A Spotify executive was one of the four people killed in an Islamic terror attack in Stockholm, Sweden on Friday.

In a statement, Spotify CEO Daniel Ek confirmed one of their executives was killed in the truck attack that killed 4 and injured 15 as it drove through pedestrians in front of a department store.

Ek wrote, “It is with shock and a heavy heart that I can confirm that Chris Bevington from our Spotify team lost his life in Friday’s senseless attack on Stockholm.”

He continued:

Chris has been a member of our band for over 5 years. He has had a great impact on not just the business but on everyone who had the privilege to know and work with him. There are no words for how missed he will be or for how sad we all are to have lost him like this.

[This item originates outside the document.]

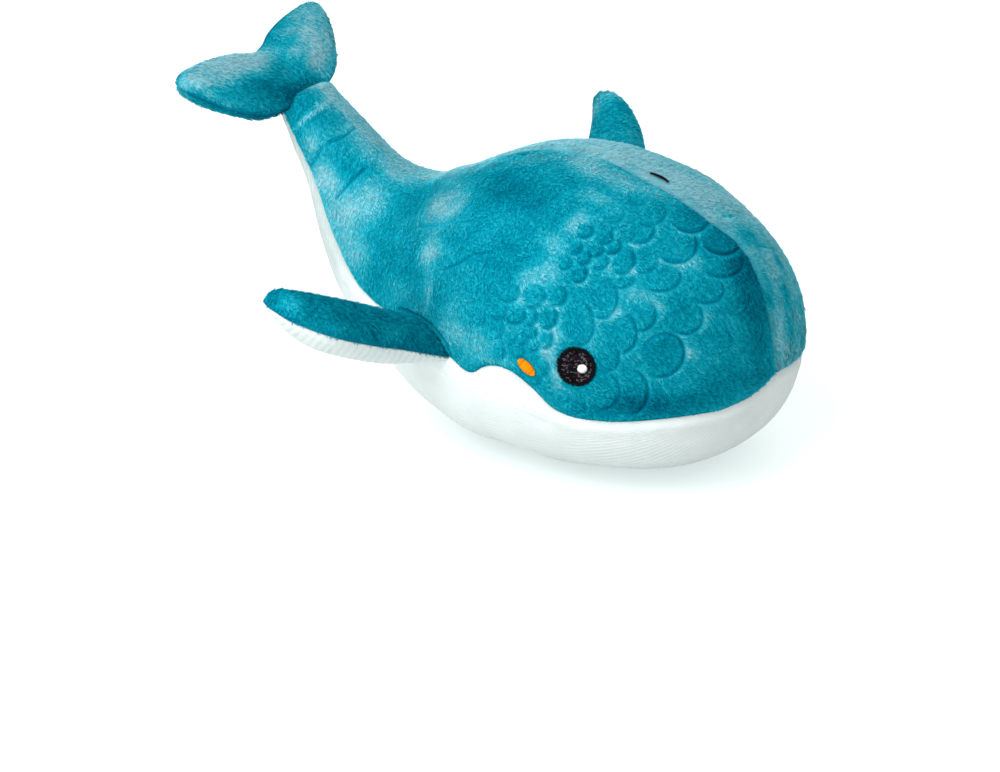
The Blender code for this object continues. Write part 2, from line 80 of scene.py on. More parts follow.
EYE_DIAMETER = 0.0182
GLINT_DIAMETER = 0.0045
CHEEK_LENGTH = 0.0105
CHEEK_WIDTH = 0.0052
BLOWHOLE_LENGTH = 0.0105
BLOWHOLE_WIDTH = 0.0015
BLOWHOLE_RISE = 0.0024
GLINT_RISE = 0.0007
EYE_SHARES = (0.194, 0.4240)
GLINT_OFFSET_SHARES = (0.34, -0.10)
CHEEK_SHARES = (0.268, 0.447)
CHEEK_TILT = math.radians(45.0)
CHEEK_STITCH_TILT = math.radians(34.0)
BLOWHOLE_SHARES = (0.209, 0.017)

# Place along the body, then shares of the sizes named after the table.
BODY_SHARES = (
    (0.00, 0.000, 0.00, 0.87, 0.96, 1.00, 0.00),
    (0.10, 0.130, -0.03, 0.92, 0.97, 0.955, 0.00),
    (0.20, 0.257, -0.03, 0.98, 0.98, 0.955, 0.02),
    (0.32, 0.402, 0.00, 1.00, 1.00, 1.00, 0.05),
    (0.44, 0.538, 0.03, 0.92, 0.935, 1.02, 0.11),
    (0.56, 0.664, 0.08, 0.74, 0.77, 0.85, 0.23),
    (0.68, 0.780, 0.19, 0.54, 0.555, 0.67, 0.51),
    (0.79, 0.865, 0.40, 0.37, 0.355, 0.49, 0.84),
    (0.90, 0.932, 0.70, 0.26, 0.215, 0.34, 1.00),
    (1.00, 1.000, 1.00, 0.220, 0.10, 0.20, 1.00),
)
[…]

Whilst this terrible news is sinking in, our primary focus is on supporting the family and loved ones of Chris in any way we possibly can.

I am as deeply saddened and upset as all of you that something like this could happen in Sweden. The only light in this deeply tragic moment is the outpouring of love, compassion and solidarity that we have seen from everyone. And that was exactly the kind of person Chris was as well.

We will greatly miss you Chris. Rest in Peace my friend.

Reuters reports the suspected perpetrator behind the attack, Rakhmat Akilov, is a 39-year-old from Uzbekistan who applied for permanent asylum in Sweden. Sweden ultimately rejected his appeal and he was wanted for deportation.

Jonas Hysing, the chief of national police operations, said Akilov had “expressed sympathy for extremist organizations,” but Reuters reports when the Sweden Migration Agency gave Akilov four weeks to leave, security services “had not viewed him as a militant threat.”

Anders Thornberg, the head of the Swedish Security Service, said, “The suspect didn't appear in our recent files but he earlier has been in our files.”

Swedish newspaper Expressen alleges Akilov was in talks with an ISIS sympathizer before and after his attack.

Swedish Prime Minister Stefan Lofven has since said the country will “never go back to the days of mass migration” in the wake of the attack.

Ironically, Spotify has been vocal about its own pro-refugee stance, even creating its own “Refugee Playlist.” The playlist was created as a protest against President Trump’s ban on Syrian refugees from entering the United States and features tracks from musicians who were not born in the United States.

“In a world that welcomes refugees, we get world-changing music from artists like these,” the playlist description reads.